確かに、新しいチームのメカニズムを植え付けるだけのトレーニングの機会を確保できるのかという問題はあります。しかし、今季はユベントスにとって普通ではないことが起こっています。アッレグリ自身がちょっとした狂気を持って大きくチームを改変することも十分あり得るでしょう。もしかしたら、これまで以上に若手を積極的に先発起用していくかもしれません。キエーザ、アイリング、スーレの3トップにミレッティ、ファジオーリ、ロカテッリの3センターの4-3-3もあるかもしれません。

しかし、サイドバックが不足している問題は継続しており、財政的なことも考えれば冬の補強でどれだけ動けるかは不透明です。
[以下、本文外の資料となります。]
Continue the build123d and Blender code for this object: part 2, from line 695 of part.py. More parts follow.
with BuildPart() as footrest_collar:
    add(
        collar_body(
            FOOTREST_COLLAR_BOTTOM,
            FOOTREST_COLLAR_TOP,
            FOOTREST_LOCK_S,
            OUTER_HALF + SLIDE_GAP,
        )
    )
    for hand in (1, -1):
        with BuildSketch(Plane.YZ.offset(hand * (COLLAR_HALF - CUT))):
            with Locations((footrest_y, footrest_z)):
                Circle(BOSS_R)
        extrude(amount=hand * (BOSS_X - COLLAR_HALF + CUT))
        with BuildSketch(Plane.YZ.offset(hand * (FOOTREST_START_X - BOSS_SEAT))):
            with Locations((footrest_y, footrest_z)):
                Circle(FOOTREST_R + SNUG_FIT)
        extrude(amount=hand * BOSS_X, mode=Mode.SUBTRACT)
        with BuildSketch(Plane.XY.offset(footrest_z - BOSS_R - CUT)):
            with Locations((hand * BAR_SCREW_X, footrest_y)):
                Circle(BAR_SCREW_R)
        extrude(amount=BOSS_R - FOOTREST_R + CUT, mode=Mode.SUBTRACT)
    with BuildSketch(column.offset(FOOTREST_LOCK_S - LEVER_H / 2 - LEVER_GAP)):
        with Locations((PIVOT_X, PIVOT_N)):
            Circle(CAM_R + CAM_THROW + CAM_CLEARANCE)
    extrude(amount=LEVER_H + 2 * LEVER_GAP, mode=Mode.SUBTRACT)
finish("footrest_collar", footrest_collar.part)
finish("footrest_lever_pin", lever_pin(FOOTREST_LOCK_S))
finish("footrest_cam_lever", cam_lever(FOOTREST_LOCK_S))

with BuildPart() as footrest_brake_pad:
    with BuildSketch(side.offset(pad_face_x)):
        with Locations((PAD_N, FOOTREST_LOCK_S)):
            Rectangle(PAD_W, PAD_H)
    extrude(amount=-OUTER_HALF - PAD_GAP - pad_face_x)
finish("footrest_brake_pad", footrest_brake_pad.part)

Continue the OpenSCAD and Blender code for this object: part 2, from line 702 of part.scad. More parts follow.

それでもアッレグリがチームを変化させる可能性は十分あります。その方向性に注目してみたいと思います。

試合の支配者

モンツァ戦で1人別世界に飛び抜けていた選手がいました。

ロカテッリです。

後半頭から投入されると、手を振り上げスーレ、アイリングに守備のポジショニングとプレスのタイミングを指示。すぐさま振り返ってガッティにはつくべきポジションを指さしてポジションの修正を指示。前半全く統率が取れずに組織立っていなかった守備を瞬く間に整えてしまいました。ロカテッリとスーレ、アイリング、ガッティのポジショニングに導かれるようにその他の選手もポジションを修正してチームのコンパクトネスは保たれるようになりました。選手同士の距離が適切に保たれ、ユベントスらしい相手にスペースを与えない強固な守備ブロックが復活しました。さらにキーン、スーレに指示を出しつつ自らも前に出てハイプレスを敢行。モンツァのビルドアップ陣にプレスをかけて時間とスペースを奪ってパスミスや判断ミスを誘発。ボールが出た先でボールを刈り取りモンツァからボールを取り上げることに成功します。ボールを保持し、試合を支配したユベントスは、ミリクが怪我をするまでモンツァにシュートを撃たせず、一方的に押し込んで試合を展開しました。ロカテッリの統率力が試合を支配するところまで届いたように見えました。

味方に指示を出してチームを統率する姿は、バイエルン時代のシャビ・アロンソが重なって見えました。レジェンドと呼ばれる往年の名選手が踏み入れた領域にロカテッリも近づいているように思います。これから先は、ロカテッリをこそチームの中心に据えてほしいところです。